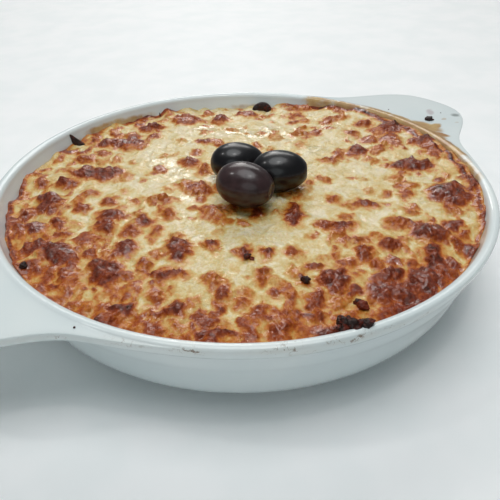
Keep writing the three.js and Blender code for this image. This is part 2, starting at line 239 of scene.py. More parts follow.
def layered(x, y, layers, base=0):
    """Swells of several strengths and sizes on top of a base."""
    return sum((strength * swells(x, y, size, seed) for strength, size, seed in layers), base)


def smooth(t):
    t = np.clip(t, 0, 1)
    return t * t * (3 - 2 * t)


def mix(a, b, t):
    return a + (b - a) * t


# Modelling helpers

def clear_selection():
    if bpy.context.object and bpy.context.object.mode != "OBJECT":
        bpy.ops.object.mode_set(mode="OBJECT")
    bpy.ops.object.select_all(action="DESELECT")


def select_only(piece):
    clear_selection()
    piece.select_set(True)
    bpy.context.view_layer.objects.active = piece


def name_piece(name):
    piece = bpy.context.object
    piece.name = piece.data.name = name
    return piece


def apply_modifier(piece, kind, **settings):
    select_only(piece)
    modifier = piece.modifiers.new(kind.lower(), kind)
    for setting, value in settings.items():
        setattr(modifier, setting, value)
    bpy.ops.object.modifier_apply(modifier=modifier.name)


def settle(piece, material, body="root", stands_for=()):
    """Puts the piece's place into its mesh, smooths it and hands it to the frame."""
    select_only(piece)
    bpy.ops.object.transform_apply(location=True, rotation=True, scale=True)
    bpy.ops.object.mode_set(mode="EDIT")
    bpy.ops.mesh.select_all(action="SELECT")
    bpy.ops.mesh.normals_make_consistent(inside=False)
    bpy.ops.object.mode_set(mode="OBJECT")
    bpy.ops.object.shade_smooth()
    piece.data.materials.clear()
    piece.data.materials.append(material)
    for node in stands_for:
        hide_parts(node)
    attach(piece, body)


def points_of(piece):
    """The mesh's points in millimetres, as rows of x, y and z."""
    places = np.zeros(len(piece.data.vertices) * 3)
    piece.data.vertices.foreach_get("co", places)
    return places.reshape(-1, 3) / MM


def move_points(piece, places):
    piece.data.vertices.foreach_set("co", (np.asarray(places) * MM).ravel())
    piece.data.update()


def paint(piece, name, values):
    """Stores one value for each point, for a material to read."""
    attribute = piece.data.attributes.new(name, "FLOAT", "POINT")
    attribute.data.foreach_set("value", np.asarray(values, np.float32))


def paint_evenly(piece, tone):
    paint(piece, "tone", np.full(len(piece.data.vertices), tone))


def throw_round(name, rings, sectors):
    """A closed round body raised ring by ring from a filled circle, as clay is on a wheel."""
    clear_selection()
    radius, height = rings[0]
    bpy.ops.mesh.primitive_circle_add(vertices=sectors, radius=radius * MM, fill_type="NGON",
                                      location=(0, 0, height * MM))
    body = name_piece(name)
    bpy.ops.object.mode_set(mode="EDIT")
    bpy.ops.mesh.select_all(action="SELECT")
    for next_radius, next_height in rings[1:]:
        rise = (next_height - height) * MM
        bpy.ops.mesh.extrude_region_move(TRANSFORM_OT_translate={"value": (0, 0, rise)})
        share = next_radius / radius
        bpy.ops.transform.resize(value=(share, share, 1), center_override=(0, 0, next_height * MM))
        radius, height = next_radius, next_height
    bpy.ops.object.mode_set(mode="OBJECT")
    bpy.ops.object.transform_apply(location=True, rotation=True, scale=True)
    return body


# Camera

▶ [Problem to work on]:
Make an exact copy of all the data.

▶ [Worked solution]:
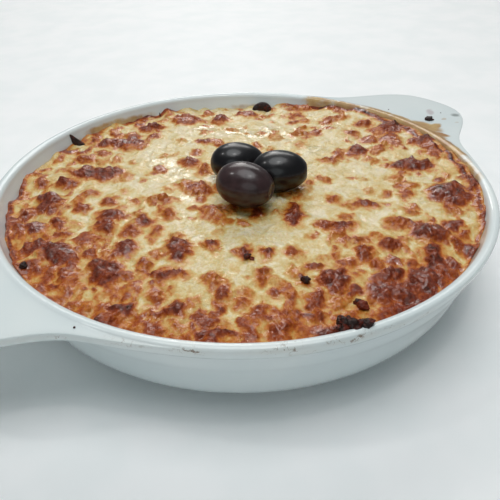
Keep writing the three.js and Blender code for this image. This is part 2, starting at line 239 of scene.py. More parts follow.
def layered(x, y, layers, base=0):
    """Swells of several strengths and sizes on top of a base."""
    return sum((strength * swells(x, y, size, seed) for strength, size, seed in layers), base)


def smooth(t):
    t = np.clip(t, 0, 1)
    return t * t * (3 - 2 * t)


def mix(a, b, t):
    return a + (b - a) * t


# Modelling helpers

def clear_selection():
    if bpy.context.object and bpy.context.object.mode != "OBJECT":
        bpy.ops.object.mode_set(mode="OBJECT")
    bpy.ops.object.select_all(action="DESELECT")


def select_only(piece):
    clear_selection()
    piece.select_set(True)
    bpy.context.view_layer.objects.active = piece


def name_piece(name):
    piece = bpy.context.object
    piece.name = piece.data.name = name
    return piece


def apply_modifier(piece, kind, **settings):
    select_only(piece)
    modifier = piece.modifiers.new(kind.lower(), kind)
    for setting, value in settings.items():
        setattr(modifier, setting, value)
    bpy.ops.object.modifier_apply(modifier=modifier.name)


def settle(piece, material, body="root", stands_for=()):
    """Puts the piece's place into its mesh, smooths it and hands it to the frame."""
    select_only(piece)
    bpy.ops.object.transform_apply(location=True, rotation=True, scale=True)
    bpy.ops.object.mode_set(mode="EDIT")
    bpy.ops.mesh.select_all(action="SELECT")
    bpy.ops.mesh.normals_make_consistent(inside=False)
    bpy.ops.object.mode_set(mode="OBJECT")
    bpy.ops.object.shade_smooth()
    piece.data.materials.clear()
    piece.data.materials.append(material)
    for node in stands_for:
        hide_parts(node)
    attach(piece, body)


def points_of(piece):
    """The mesh's points in millimetres, as rows of x, y and z."""
    places = np.zeros(len(piece.data.vertices) * 3)
    piece.data.vertices.foreach_get("co", places)
    return places.reshape(-1, 3) / MM


def move_points(piece, places):
    piece.data.vertices.foreach_set("co", (np.asarray(places) * MM).ravel())
    piece.data.update()


def paint(piece, name, values):
    """Stores one value for each point, for a material to read."""
    attribute = piece.data.attributes.new(name, "FLOAT", "POINT")
    attribute.data.foreach_set("value", np.asarray(values, np.float32))


def paint_evenly(piece, tone):
    paint(piece, "tone", np.full(len(piece.data.vertices), tone))


def throw_round(name, rings, sectors):
    """A closed round body raised ring by ring from a filled circle, as clay is on a wheel."""
    clear_selection()
    radius, height = rings[0]
    bpy.ops.mesh.primitive_circle_add(vertices=sectors, radius=radius * MM, fill_type="NGON",
                                      location=(0, 0, height * MM))
    body = name_piece(name)
    bpy.ops.object.mode_set(mode="EDIT")
    bpy.ops.mesh.select_all(action="SELECT")
    for next_radius, next_height in rings[1:]:
        rise = (next_height - height) * MM
        bpy.ops.mesh.extrude_region_move(TRANSFORM_OT_translate={"value": (0, 0, rise)})
        share = next_radius / radius
        bpy.ops.transform.resize(value=(share, share, 1), center_override=(0, 0, next_height * MM))
        radius, height = next_radius, next_height
    bpy.ops.object.mode_set(mode="OBJECT")
    bpy.ops.object.transform_apply(location=True, rotation=True, scale=True)
    return body


# Camera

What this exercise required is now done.